After data last week showed a sharp drop in euro zone inflation, some in markets expect the ECB to cut borrowing costs on Thursday, or at least lay the ground for a move. I mentioned this in my last post, and further weak EU data could increase the chance of this happening. It is this speculation of a rate cut that is being priced in to exchange rates now, and caused GBP/EUR to go up.
EU Commission however predicts Euro could gain strength
Despite the facts of the last few days, according to the European Commission, the euro will appreciate at a record pace this year and continue to gain in value in 2014. If what they are predicting holds true, then it could mean the recent gains in GBP/EUR rates will be short lived, as a stronger Euro would be more expensive to buy and would therefore cause exchange rates to fall away.
The Commission cautioning that it sees the single currency making further gains should be noted however as it could reverse the current trend.
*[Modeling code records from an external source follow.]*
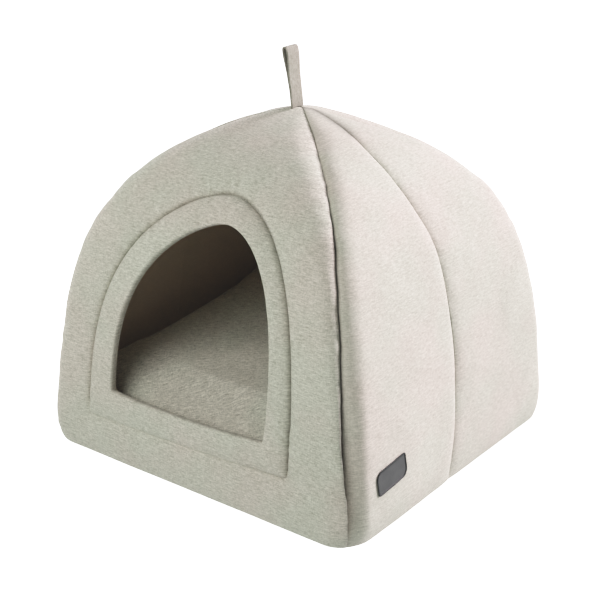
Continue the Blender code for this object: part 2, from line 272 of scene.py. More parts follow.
def rumple(x, y, pitch, seed):
    # the same over a surface
    knots = np.random.default_rng(seed).uniform(-1, 1, (surfaceKnots, surfaceKnots))
    x, y = x / pitch + surfaceStart, y / pitch + surfaceStart
    wholeX, wholeY = np.floor(x).astype(int), np.floor(y).astype(int)
    easeX, easeY = eased(x - wholeX), eased(y - wholeY)
    left, right = wholeX % surfaceKnots, (wholeX + 1) % surfaceKnots
    low, high = (
        knots[left, row % surfaceKnots] * (1 - easeX) + knots[right, row % surfaceKnots] * easeX
        for row in (wholeY, wholeY + 1)
    )
    return low * (1 - easeY) + high * easeY


def rumples(across, climb, rows, seed):
    # the padding's unevenness: rows of size and pitch
    return sum(
        size * rumple(across, climb, pitch, seed + number) for number, (size, pitch) in enumerate(rows))


def valley(distance, depth, reach, crease, tight=usualTight):
    # the dip beside a seam: a soft shoulder, and a tight crease at the thread
    return depth * ((1 - tight) * np.exp(-distance / reach) + tight * np.exp(-distance / crease))


def gathers(along, distance, size, pitch, reach, seed):
    # small puckers that run out from a seam, in groups
    usual, change, puckers = puckerGroups
    group = np.clip(usual + change * waver(along, pitch * puckers, seed + 1), 0.0, 1.0)
    fade = distance / reach * np.exp(1 - distance / reach)
    return size * waver(along, pitch, seed) * group * fade


def creaseDip(across, climb, start, end, width, depth):
    # one soft trough between two places on the cloth, shallower towards its end
    startX, startY = start
    runX, runY = end[0] - startX, end[1] - startY
    length = math.hypot(runX, runY)
    share = ((across - startX) * runX + (climb - startY) * runY) / length ** 2
    share = np.clip(share, 0.0, 1.0)
    away = np.hypot(across - startX - share * runX, climb - startY - share * runY)
    return depth * np.exp(-(away / width) ** 2) * (1 - creaseFade * share)


def withFootTurn(inset, climb):
    # the cloth turns in at the foot, less where a seam has drawn it in already
    roll = cave["footRoll"]
    left = np.clip(roll - climb, 0.0, roll)
    return inset + (roll - np.sqrt(roll ** 2 - left ** 2)) * (1 - np.clip(inset / roll, 0.0, 1.0))


def towardsEnds(count, pull=1.8):
    # shares from 0 to 1 that stand closer together near both ends
    t = np.linspace(-1.0, 1.0, count)
    return 0.5 + 0.5 * np.tanh(pull * t) / math.tanh(pull)


def putInScene(name, data):
    made = bpy.data.objects.new(name, data)
    bpy.context.scene.collection.objects.link(made)
    return made


def closedMesh(name, points, faces):
    # a mesh whose faces all look outwards
    mesh = bpy.data.meshes.new(name)
    mesh.from_pydata(points.reshape(-1, 3).tolist(), [], faces)
    shape = bmesh.new()
    shape.from_mesh(mesh)
    bmesh.ops.recalc_face_normals(shape, faces=shape.faces)
    shape.to_mesh(mesh)
    shape.free()
    return mesh


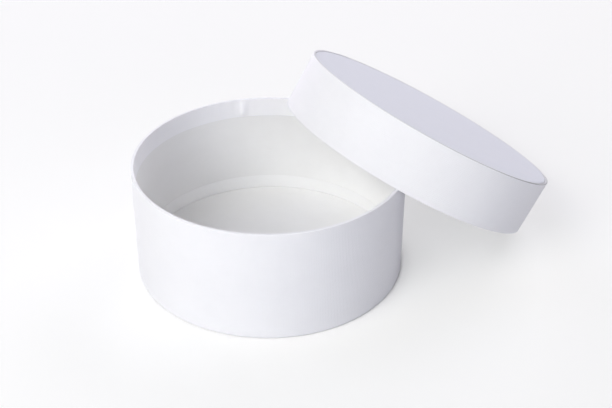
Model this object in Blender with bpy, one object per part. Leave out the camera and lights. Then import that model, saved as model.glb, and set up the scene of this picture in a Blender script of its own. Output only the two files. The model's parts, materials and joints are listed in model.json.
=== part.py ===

Forecast for Pound/Euro rates for 2013
So what everyone wants to know is will the rate continue to go higher, or will it be short lived and come back down again? I should first point out that nobody can predict which way exchange rates will move.
I have worked in the industry for over 10 years however, and while I can’t forecast rates into the future, I can explain what is moving the rate, and what I think may happen in the coming weeks and months. So below I will outline some possible scenarios for you to consider. The examples below are for Euros, but we do trade all major currencies so get in touch today to discuss your specific requirements.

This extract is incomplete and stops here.